Wednesday, 20 November 2019

BRiC's Collective Voice: Value of Mutual Support; Oct. 22, 2019

'We have had the same thought, fear or shared joy in the middle of the night as well.'
Our discussion this week explored the value of mutual support and friendship, and what has it meant to our members.

Naz described briefly how social support has been one of the biggest predictors of psychological well-being in the research literature. The benefits that this brings with it include protection against depression and loneliness, as well as boosting self-esteem and self-compassion.

The discussion highlighted a variety of support, differentiating between family, friends and online support. Many of us protect ourselves, and our families and friends, from the reality and impact that this disease has on our bodies both physically and emotionally. Many described the loss of confidence, feeling and looking physically different as well as the long-term impact that chemotherapy and other treatments can have on us.

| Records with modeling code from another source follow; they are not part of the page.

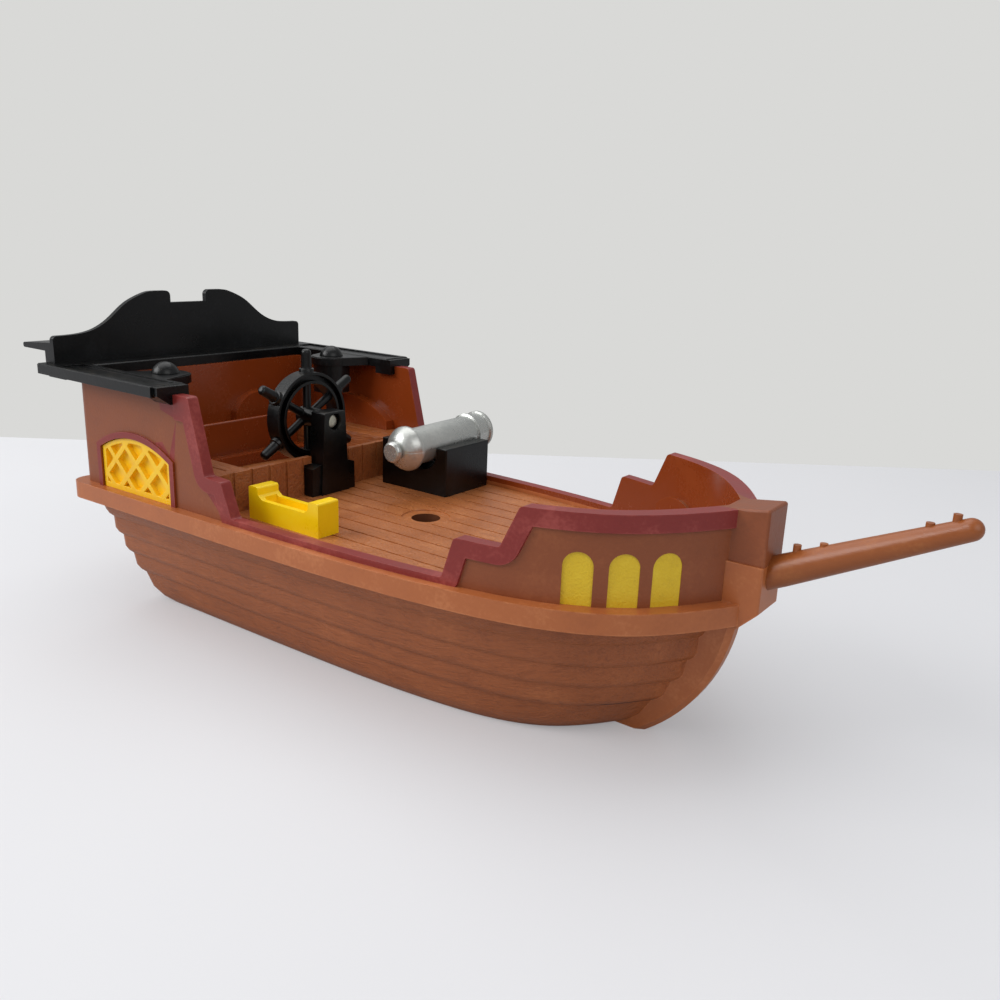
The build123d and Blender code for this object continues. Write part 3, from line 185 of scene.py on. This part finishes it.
def wood_group():
    """Carved wood grain that runs along X, as a height and a mask of its dark lines."""
    tree, entry, leave = new_group("carved_wood", [("Fibre", FLOAT, 1500.0), ("Along", FLOAT, 0.045)],
                                   [("Height", FLOAT), ("Lines", FLOAT)])
    coords = tree.add("ShaderNodeTexCoord")
    split = tree.add("ShaderNodeSeparateXYZ", {0: coords.outputs["Object"]})
    along = tree.maths("MULTIPLY", split.outputs[0], entry.outputs["Along"])
    drift = tree.add("ShaderNodeTexNoise", {"Vector": coords.outputs["Object"], "Scale": 38.0, "Detail": 2.0})
    sway = tree.maths("MULTIPLY", tree.maths("SUBTRACT", drift.outputs[0], 0.5), 0.012)
    high = tree.maths("ADD", split.outputs[2], sway)
    wide = tree.maths("ADD", split.outputs[1], sway)
    place = tree.add("ShaderNodeCombineXYZ", {0: along, 1: wide, 2: high})
    fibre = tree.add("ShaderNodeTexNoise", {"Vector": place.outputs[0], "Scale": entry.outputs["Fibre"], "Detail": 3.0,
                                            "Roughness": 0.55})
    broad_scale = tree.maths("MULTIPLY", entry.outputs["Fibre"], 0.28)
    broad = tree.add("ShaderNodeTexNoise", {"Vector": place.outputs[0], "Scale": broad_scale, "Detail": 2.0})
    fibre_share = tree.maths("MULTIPLY", fibre.outputs[0], 0.6)
    height = tree.maths("ADD", fibre_share, tree.maths("MULTIPLY", broad.outputs[0], 0.4))
    tree.tree.links.new(height, leave.inputs["Height"])
    tree.tree.links.new(tree.ramp(height, 0.5, 0.36), leave.inputs["Lines"])
    return tree.tree


def pebble_group():
    """Fine leathery grain of a textured moulding."""
    tree, entry, leave = new_group("pebble", [("Scale", FLOAT, 1500.0)], [("Height", FLOAT)])
    coords = tree.add("ShaderNodeTexCoord")
    cells = tree.add("ShaderNodeTexVoronoi", {"Vector": coords.outputs["Object"], "Scale": entry.outputs["Scale"]},
                     feature="SMOOTH_F1")
    fine = tree.add("ShaderNodeTexNoise", {"Vector": coords.outputs["Object"],
                                           "Scale": tree.maths("MULTIPLY", entry.outputs["Scale"], 0.8), "Detail": 3.0})
    cell_share = tree.maths("MULTIPLY", cells.outputs[0], 0.6)
    height = tree.maths("ADD", cell_share, tree.maths("MULTIPLY", fine.outputs[0], 0.6))
    tree.tree.links.new(height, leave.inputs["Height"])
    return tree.tree


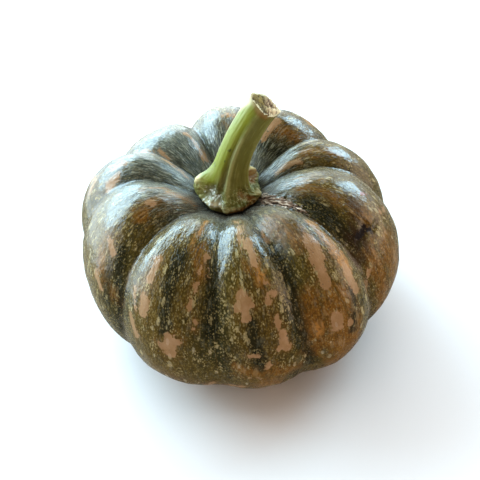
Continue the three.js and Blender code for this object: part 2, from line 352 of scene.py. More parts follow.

Many described finding friends, and in some cases family members, disappearing from our lives, and whilst it was recognised how difficult it is to be able to be supportive, it was generally felt that there was an expectation that family and friends did not understand the impact that breast cancer can have. Many shared that after a few months of finishing 'active' treatment there is an expectation that we should be 'over' it and getting on with life without fear and worry. Many found that the lack of understanding led us to be less vocal about the impact the illness has had on us, and that has in turn led us to feel isolated.

There were a couple of members who identified that they were lucky enough to have a friend who was there for them regardless, and that this acceptance and willingness to try to understand was invaluable to them.

Online groups were seen as a massive source of virtual support. Being able to share thoughts and feelings, being able to ask if something is 'right' or should be checked out by professionals, and just having a safe place to be able to say how we are feeling, without the worry or need to protect others, was seen as invaluable.

Being able to write what the fears are in black and white doesn't make them less scary, but the responses from other members helps to stem the feelings of isolation because we understand, we have been there, we have had the same thought, fear or shared joy in the middle of the night as well.

The benefits of face to face meet ups was also thought to be positive. The value of meeting in person cannot be over-estimated. A real hug as opposed to a virtual one means so much, and online friendships tend to deepen when we've met in the flesh.

Being able to give and receive support is essential and being able to just 'be', to be accepted and not be the odd one out because of breast cancer.

Some members described that they did not feel that they had the right to be a part of these groups because they didn't have chemo or mastectomy, but it soon became clear within the discussion that everyone is valued equally. Whilst our experiences are all individual, the one thing we have all had in common is being told we have Breast Cancer. There is no light or lucky form of cancer.